Directive - Print, exactly and completely, every entry in the data.

-- BEGIN Working data --

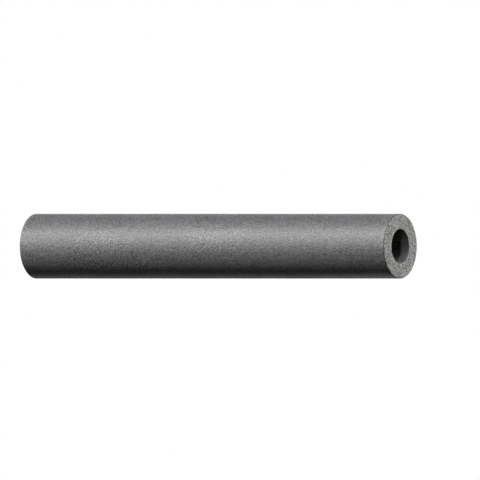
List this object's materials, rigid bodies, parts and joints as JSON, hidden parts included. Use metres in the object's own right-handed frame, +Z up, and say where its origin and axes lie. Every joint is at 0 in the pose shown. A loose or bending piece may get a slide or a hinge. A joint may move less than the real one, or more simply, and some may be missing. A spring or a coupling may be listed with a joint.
{
  "type": "pipe insulation lagging",
  "caption": "Straight length of grey closed-cell foam pipe lagging: a thick-walled round tube, cut square at both ends, that slips over a pipe to insulate it.",
  "frame": {"origin": "under the middle of the tube, on the surface that it lies on", "axes": "+X along the bore, +Z up"},
  "size_m": [0.353, 0.054, 0.054],
  "materials": {
    "polyethylene_foam": "dark grey closed-cell polyethylene foam: finely crinkled satin skin outside, smooth skin in the bore, paler open-celled cut ends"
  },
  "bodies": {
    "root": {"foam_tube": "polyethylene_foam"}
  },
  "joints": []
}
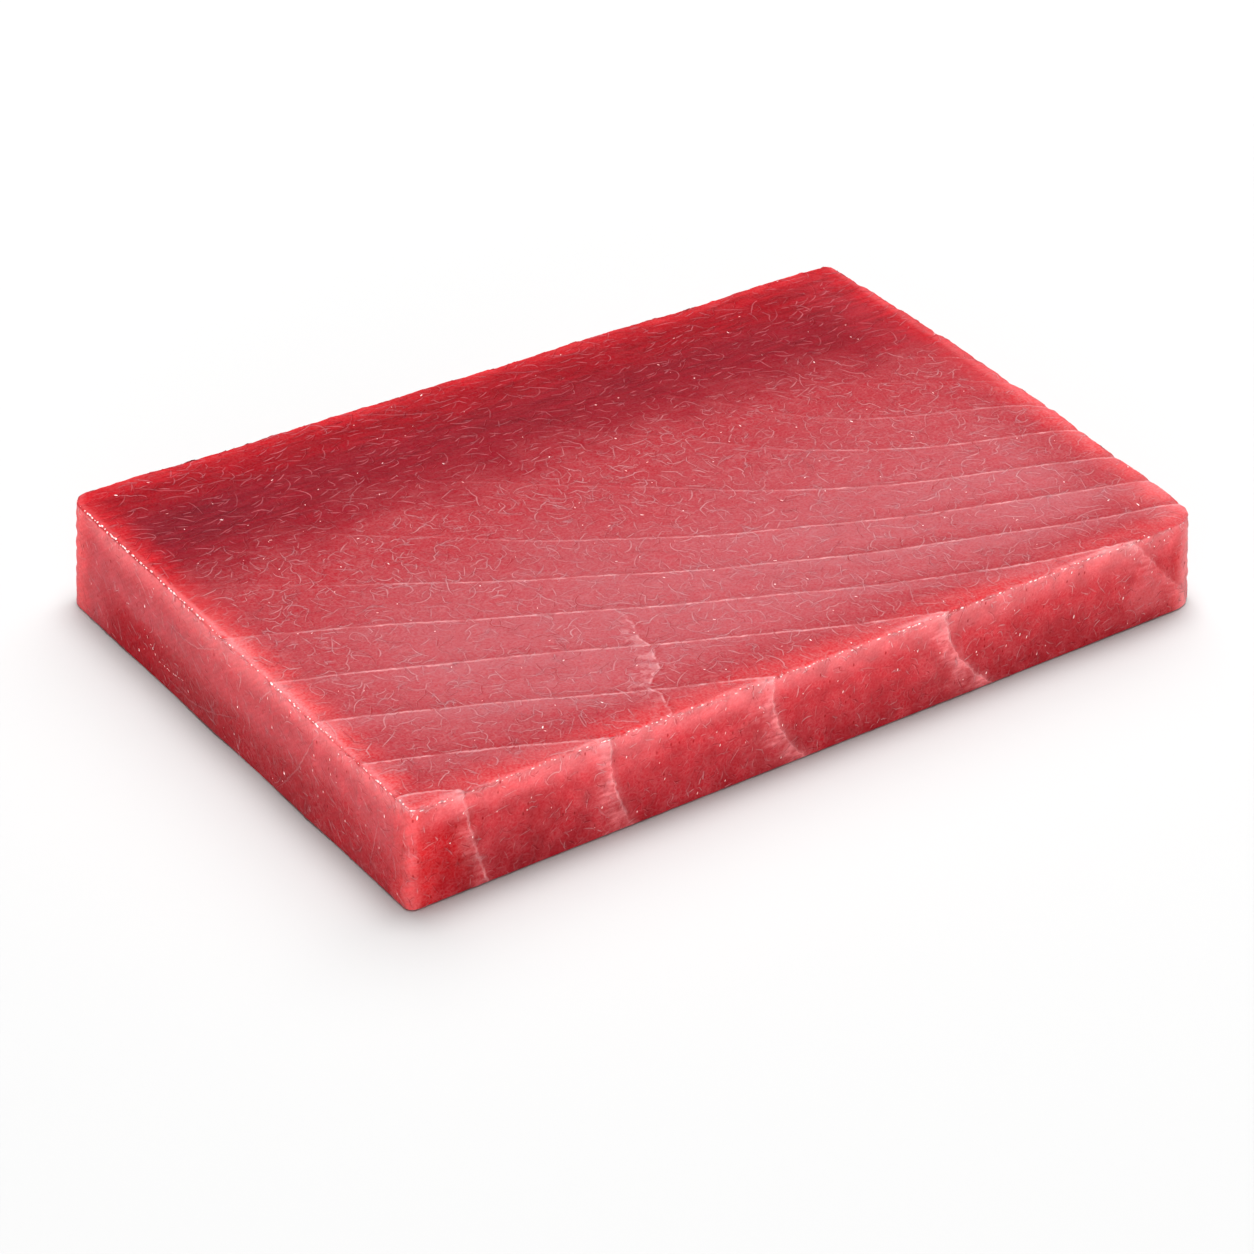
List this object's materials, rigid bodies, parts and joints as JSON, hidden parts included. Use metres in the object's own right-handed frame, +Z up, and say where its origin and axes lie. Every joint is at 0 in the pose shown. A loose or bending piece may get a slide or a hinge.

-- END Working data --

Written reply -
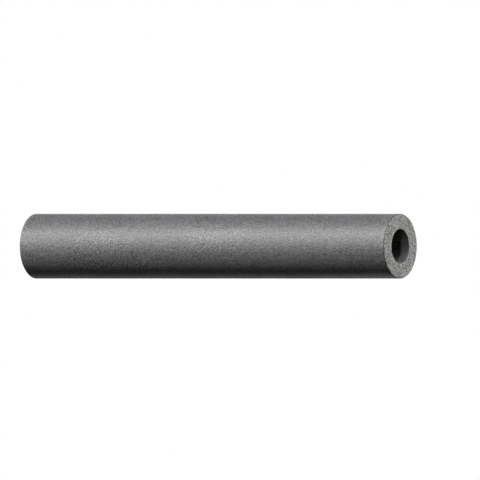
List this object's materials, rigid bodies, parts and joints as JSON, hidden parts included. Use metres in the object's own right-handed frame, +Z up, and say where its origin and axes lie. Every joint is at 0 in the pose shown. A loose or bending piece may get a slide or a hinge. A joint may move less than the real one, or more simply, and some may be missing. A spring or a coupling may be listed with a joint.
{
  "type": "pipe insulation lagging",
  "caption": "Straight length of grey closed-cell foam pipe lagging: a thick-walled round tube, cut square at both ends, that slips over a pipe to insulate it.",
  "frame": {"origin": "under the middle of the tube, on the surface that it lies on", "axes": "+X along the bore, +Z up"},
  "size_m": [0.353, 0.054, 0.054],
  "materials": {
    "polyethylene_foam": "dark grey closed-cell polyethylene foam: finely crinkled satin skin outside, smooth skin in the bore, paler open-celled cut ends"
  },
  "bodies": {
    "root": {"foam_tube": "polyethylene_foam"}
  },
  "joints": []
}
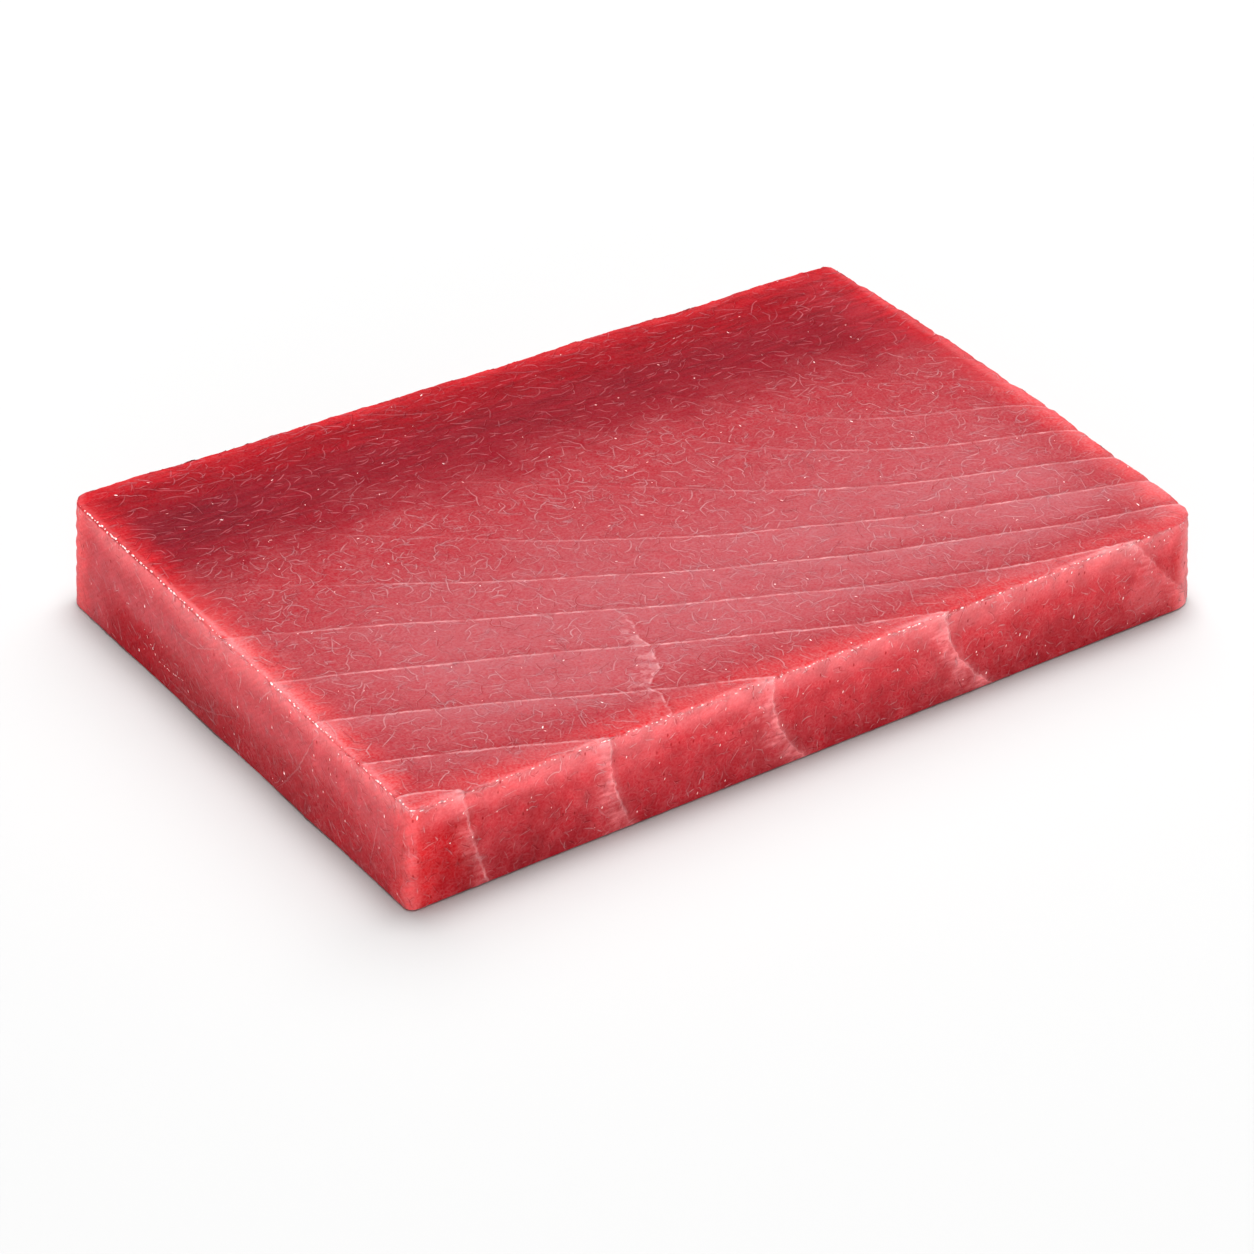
List this object's materials, rigid bodies, parts and joints as JSON, hidden parts included. Use metres in the object's own right-handed frame, +Z up, and say where its origin and axes lie. Every joint is at 0 in the pose shown. A loose or bending piece may get a slide or a hinge.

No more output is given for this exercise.